• **Dataset excerpt**
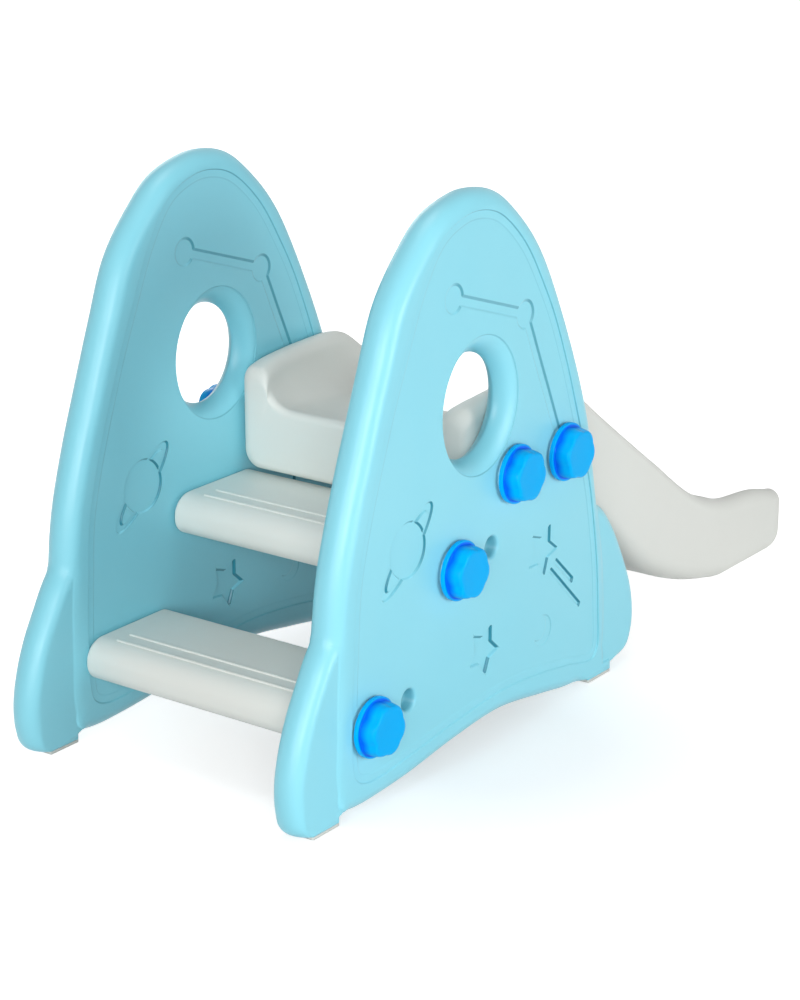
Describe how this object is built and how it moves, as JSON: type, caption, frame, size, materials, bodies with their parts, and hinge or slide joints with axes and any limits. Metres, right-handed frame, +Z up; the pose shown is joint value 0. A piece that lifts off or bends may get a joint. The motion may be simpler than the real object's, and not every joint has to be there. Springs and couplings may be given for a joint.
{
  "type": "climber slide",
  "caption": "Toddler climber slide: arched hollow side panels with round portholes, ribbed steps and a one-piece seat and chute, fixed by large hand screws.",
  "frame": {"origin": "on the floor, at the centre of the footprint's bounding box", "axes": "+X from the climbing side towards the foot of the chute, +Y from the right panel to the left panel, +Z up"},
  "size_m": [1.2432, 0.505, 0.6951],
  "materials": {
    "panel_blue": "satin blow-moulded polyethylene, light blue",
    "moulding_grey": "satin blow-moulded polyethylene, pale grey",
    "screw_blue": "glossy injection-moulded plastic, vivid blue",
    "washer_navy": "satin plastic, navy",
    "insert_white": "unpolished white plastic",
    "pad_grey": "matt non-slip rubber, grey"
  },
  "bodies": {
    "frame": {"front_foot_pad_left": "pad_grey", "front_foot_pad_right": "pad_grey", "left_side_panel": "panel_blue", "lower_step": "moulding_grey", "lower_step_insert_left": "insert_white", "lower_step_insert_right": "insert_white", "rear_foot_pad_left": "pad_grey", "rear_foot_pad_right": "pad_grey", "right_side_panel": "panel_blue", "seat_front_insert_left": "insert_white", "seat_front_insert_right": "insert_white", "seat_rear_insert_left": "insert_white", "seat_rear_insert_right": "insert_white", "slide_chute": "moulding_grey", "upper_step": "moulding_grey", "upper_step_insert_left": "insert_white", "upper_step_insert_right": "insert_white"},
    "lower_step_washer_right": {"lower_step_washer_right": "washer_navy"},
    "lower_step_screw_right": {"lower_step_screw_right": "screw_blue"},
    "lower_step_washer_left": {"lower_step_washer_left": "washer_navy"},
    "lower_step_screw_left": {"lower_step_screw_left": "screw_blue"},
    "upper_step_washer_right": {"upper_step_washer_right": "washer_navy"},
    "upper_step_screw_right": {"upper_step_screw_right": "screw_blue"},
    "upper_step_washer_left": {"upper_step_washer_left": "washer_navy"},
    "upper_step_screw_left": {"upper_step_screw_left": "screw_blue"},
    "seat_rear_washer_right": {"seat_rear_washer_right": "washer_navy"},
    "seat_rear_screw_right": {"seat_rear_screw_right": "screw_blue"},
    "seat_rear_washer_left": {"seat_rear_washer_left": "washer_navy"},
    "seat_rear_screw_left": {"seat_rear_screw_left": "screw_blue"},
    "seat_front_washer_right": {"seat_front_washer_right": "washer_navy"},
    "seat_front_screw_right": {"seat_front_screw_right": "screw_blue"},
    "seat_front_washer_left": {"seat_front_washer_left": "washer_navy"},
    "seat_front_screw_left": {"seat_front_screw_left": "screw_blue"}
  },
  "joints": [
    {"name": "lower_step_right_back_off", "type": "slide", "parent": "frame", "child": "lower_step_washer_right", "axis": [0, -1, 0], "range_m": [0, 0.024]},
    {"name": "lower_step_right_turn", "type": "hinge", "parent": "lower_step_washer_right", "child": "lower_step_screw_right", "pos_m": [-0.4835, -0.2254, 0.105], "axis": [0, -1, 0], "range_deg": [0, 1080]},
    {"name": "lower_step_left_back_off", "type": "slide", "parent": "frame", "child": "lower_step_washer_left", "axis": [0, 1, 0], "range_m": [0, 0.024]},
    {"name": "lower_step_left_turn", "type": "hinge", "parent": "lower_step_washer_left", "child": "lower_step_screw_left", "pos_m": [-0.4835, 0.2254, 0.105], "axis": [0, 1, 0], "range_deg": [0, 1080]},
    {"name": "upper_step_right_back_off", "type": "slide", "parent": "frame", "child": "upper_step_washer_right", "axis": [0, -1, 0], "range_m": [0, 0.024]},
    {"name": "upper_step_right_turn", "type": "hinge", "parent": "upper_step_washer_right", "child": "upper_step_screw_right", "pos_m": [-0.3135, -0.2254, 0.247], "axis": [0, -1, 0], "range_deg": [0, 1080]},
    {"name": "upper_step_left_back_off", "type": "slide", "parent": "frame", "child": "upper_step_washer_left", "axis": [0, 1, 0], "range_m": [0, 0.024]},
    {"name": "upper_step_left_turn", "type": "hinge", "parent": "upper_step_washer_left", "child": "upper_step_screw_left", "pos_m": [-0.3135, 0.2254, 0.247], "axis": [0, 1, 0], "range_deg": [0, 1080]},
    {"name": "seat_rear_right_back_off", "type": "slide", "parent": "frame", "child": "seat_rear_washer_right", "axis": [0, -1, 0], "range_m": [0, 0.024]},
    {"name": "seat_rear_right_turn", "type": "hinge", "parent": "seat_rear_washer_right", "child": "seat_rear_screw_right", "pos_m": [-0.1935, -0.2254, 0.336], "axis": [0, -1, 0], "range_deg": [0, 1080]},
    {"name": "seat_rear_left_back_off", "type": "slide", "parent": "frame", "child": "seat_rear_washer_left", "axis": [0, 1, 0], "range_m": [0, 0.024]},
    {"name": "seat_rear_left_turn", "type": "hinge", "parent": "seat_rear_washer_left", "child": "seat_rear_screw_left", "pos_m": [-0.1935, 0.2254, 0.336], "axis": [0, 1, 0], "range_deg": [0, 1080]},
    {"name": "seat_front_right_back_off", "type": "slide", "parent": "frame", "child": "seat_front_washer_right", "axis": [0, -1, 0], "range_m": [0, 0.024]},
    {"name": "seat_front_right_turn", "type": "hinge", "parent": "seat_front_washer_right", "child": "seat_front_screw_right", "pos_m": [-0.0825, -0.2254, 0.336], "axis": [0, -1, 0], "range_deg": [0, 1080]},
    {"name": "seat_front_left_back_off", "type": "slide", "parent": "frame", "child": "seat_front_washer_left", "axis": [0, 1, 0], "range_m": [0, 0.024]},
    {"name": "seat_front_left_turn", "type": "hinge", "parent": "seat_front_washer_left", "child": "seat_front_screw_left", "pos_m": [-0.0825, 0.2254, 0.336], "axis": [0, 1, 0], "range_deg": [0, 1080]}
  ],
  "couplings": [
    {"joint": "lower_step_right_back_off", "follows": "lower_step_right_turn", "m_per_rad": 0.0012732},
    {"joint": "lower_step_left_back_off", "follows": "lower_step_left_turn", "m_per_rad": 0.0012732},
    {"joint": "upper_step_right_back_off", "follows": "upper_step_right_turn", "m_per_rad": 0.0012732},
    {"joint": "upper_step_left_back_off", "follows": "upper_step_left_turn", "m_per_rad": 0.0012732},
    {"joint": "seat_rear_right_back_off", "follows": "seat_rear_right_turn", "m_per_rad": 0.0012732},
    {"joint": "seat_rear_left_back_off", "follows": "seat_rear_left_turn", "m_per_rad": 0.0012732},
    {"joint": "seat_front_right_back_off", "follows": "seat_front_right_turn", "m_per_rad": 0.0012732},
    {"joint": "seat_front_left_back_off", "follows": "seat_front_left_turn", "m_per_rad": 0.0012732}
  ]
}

• **Set problem**
All of the data must be returned exactly.

• **Correct result**
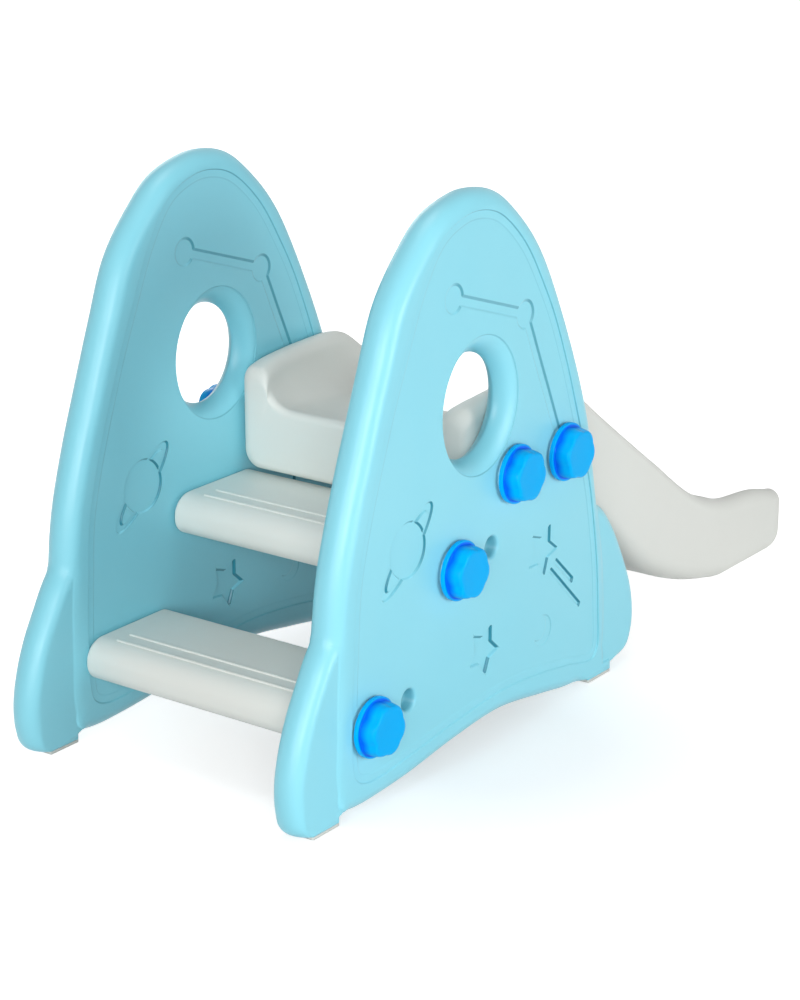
Describe how this object is built and how it moves, as JSON: type, caption, frame, size, materials, bodies with their parts, and hinge or slide joints with axes and any limits. Metres, right-handed frame, +Z up; the pose shown is joint value 0. A piece that lifts off or bends may get a joint. The motion may be simpler than the real object's, and not every joint has to be there. Springs and couplings may be given for a joint.
{
  "type": "climber slide",
  "caption": "Toddler climber slide: arched hollow side panels with round portholes, ribbed steps and a one-piece seat and chute, fixed by large hand screws.",
  "frame": {"origin": "on the floor, at the centre of the footprint's bounding box", "axes": "+X from the climbing side towards the foot of the chute, +Y from the right panel to the left panel, +Z up"},
  "size_m": [1.2432, 0.505, 0.6951],
  "materials": {
    "panel_blue": "satin blow-moulded polyethylene, light blue",
    "moulding_grey": "satin blow-moulded polyethylene, pale grey",
    "screw_blue": "glossy injection-moulded plastic, vivid blue",
    "washer_navy": "satin plastic, navy",
    "insert_white": "unpolished white plastic",
    "pad_grey": "matt non-slip rubber, grey"
  },
  "bodies": {
    "frame": {"front_foot_pad_left": "pad_grey", "front_foot_pad_right": "pad_grey", "left_side_panel": "panel_blue", "lower_step": "moulding_grey", "lower_step_insert_left": "insert_white", "lower_step_insert_right": "insert_white", "rear_foot_pad_left": "pad_grey", "rear_foot_pad_right": "pad_grey", "right_side_panel": "panel_blue", "seat_front_insert_left": "insert_white", "seat_front_insert_right": "insert_white", "seat_rear_insert_left": "insert_white", "seat_rear_insert_right": "insert_white", "slide_chute": "moulding_grey", "upper_step": "moulding_grey", "upper_step_insert_left": "insert_white", "upper_step_insert_right": "insert_white"},
    "lower_step_washer_right": {"lower_step_washer_right": "washer_navy"},
    "lower_step_screw_right": {"lower_step_screw_right": "screw_blue"},
    "lower_step_washer_left": {"lower_step_washer_left": "washer_navy"},
    "lower_step_screw_left": {"lower_step_screw_left": "screw_blue"},
    "upper_step_washer_right": {"upper_step_washer_right": "washer_navy"},
    "upper_step_screw_right": {"upper_step_screw_right": "screw_blue"},
    "upper_step_washer_left": {"upper_step_washer_left": "washer_navy"},
    "upper_step_screw_left": {"upper_step_screw_left": "screw_blue"},
    "seat_rear_washer_right": {"seat_rear_washer_right": "washer_navy"},
    "seat_rear_screw_right": {"seat_rear_screw_right": "screw_blue"},
    "seat_rear_washer_left": {"seat_rear_washer_left": "washer_navy"},
    "seat_rear_screw_left": {"seat_rear_screw_left": "screw_blue"},
    "seat_front_washer_right": {"seat_front_washer_right": "washer_navy"},
    "seat_front_screw_right": {"seat_front_screw_right": "screw_blue"},
    "seat_front_washer_left": {"seat_front_washer_left": "washer_navy"},
    "seat_front_screw_left": {"seat_front_screw_left": "screw_blue"}
  },
  "joints": [
    {"name": "lower_step_right_back_off", "type": "slide", "parent": "frame", "child": "lower_step_washer_right", "axis": [0, -1, 0], "range_m": [0, 0.024]},
    {"name": "lower_step_right_turn", "type": "hinge", "parent": "lower_step_washer_right", "child": "lower_step_screw_right", "pos_m": [-0.4835, -0.2254, 0.105], "axis": [0, -1, 0], "range_deg": [0, 1080]},
    {"name": "lower_step_left_back_off", "type": "slide", "parent": "frame", "child": "lower_step_washer_left", "axis": [0, 1, 0], "range_m": [0, 0.024]},
    {"name": "lower_step_left_turn", "type": "hinge", "parent": "lower_step_washer_left", "child": "lower_step_screw_left", "pos_m": [-0.4835, 0.2254, 0.105], "axis": [0, 1, 0], "range_deg": [0, 1080]},
    {"name": "upper_step_right_back_off", "type": "slide", "parent": "frame", "child": "upper_step_washer_right", "axis": [0, -1, 0], "range_m": [0, 0.024]},
    {"name": "upper_step_right_turn", "type": "hinge", "parent": "upper_step_washer_right", "child": "upper_step_screw_right", "pos_m": [-0.3135, -0.2254, 0.247], "axis": [0, -1, 0], "range_deg": [0, 1080]},
    {"name": "upper_step_left_back_off", "type": "slide", "parent": "frame", "child": "upper_step_washer_left", "axis": [0, 1, 0], "range_m": [0, 0.024]},
    {"name": "upper_step_left_turn", "type": "hinge", "parent": "upper_step_washer_left", "child": "upper_step_screw_left", "pos_m": [-0.3135, 0.2254, 0.247], "axis": [0, 1, 0], "range_deg": [0, 1080]},
    {"name": "seat_rear_right_back_off", "type": "slide", "parent": "frame", "child": "seat_rear_washer_right", "axis": [0, -1, 0], "range_m": [0, 0.024]},
    {"name": "seat_rear_right_turn", "type": "hinge", "parent": "seat_rear_washer_right", "child": "seat_rear_screw_right", "pos_m": [-0.1935, -0.2254, 0.336], "axis": [0, -1, 0], "range_deg": [0, 1080]},
    {"name": "seat_rear_left_back_off", "type": "slide", "parent": "frame", "child": "seat_rear_washer_left", "axis": [0, 1, 0], "range_m": [0, 0.024]},
    {"name": "seat_rear_left_turn", "type": "hinge", "parent": "seat_rear_washer_left", "child": "seat_rear_screw_left", "pos_m": [-0.1935, 0.2254, 0.336], "axis": [0, 1, 0], "range_deg": [0, 1080]},
    {"name": "seat_front_right_back_off", "type": "slide", "parent": "frame", "child": "seat_front_washer_right", "axis": [0, -1, 0], "range_m": [0, 0.024]},
    {"name": "seat_front_right_turn", "type": "hinge", "parent": "seat_front_washer_right", "child": "seat_front_screw_right", "pos_m": [-0.0825, -0.2254, 0.336], "axis": [0, -1, 0], "range_deg": [0, 1080]},
    {"name": "seat_front_left_back_off", "type": "slide", "parent": "frame", "child": "seat_front_washer_left", "axis": [0, 1, 0], "range_m": [0, 0.024]},
    {"name": "seat_front_left_turn", "type": "hinge", "parent": "seat_front_washer_left", "child": "seat_front_screw_left", "pos_m": [-0.0825, 0.2254, 0.336], "axis": [0, 1, 0], "range_deg": [0, 1080]}
  ],
  "couplings": [
    {"joint": "lower_step_right_back_off", "follows": "lower_step_right_turn", "m_per_rad": 0.0012732},
    {"joint": "lower_step_left_back_off", "follows": "lower_step_left_turn", "m_per_rad": 0.0012732},
    {"joint": "upper_step_right_back_off", "follows": "upper_step_right_turn", "m_per_rad": 0.0012732},
    {"joint": "upper_step_left_back_off", "follows": "upper_step_left_turn", "m_per_rad": 0.0012732},
    {"joint": "seat_rear_right_back_off", "follows": "seat_rear_right_turn", "m_per_rad": 0.0012732},
    {"joint": "seat_rear_left_back_off", "follows": "seat_rear_left_turn", "m_per_rad": 0.0012732},
    {"joint": "seat_front_right_back_off", "follows": "seat_front_right_turn", "m_per_rad": 0.0012732},
    {"joint": "seat_front_left_back_off", "follows": "seat_front_left_turn", "m_per_rad": 0.0012732}
  ]
}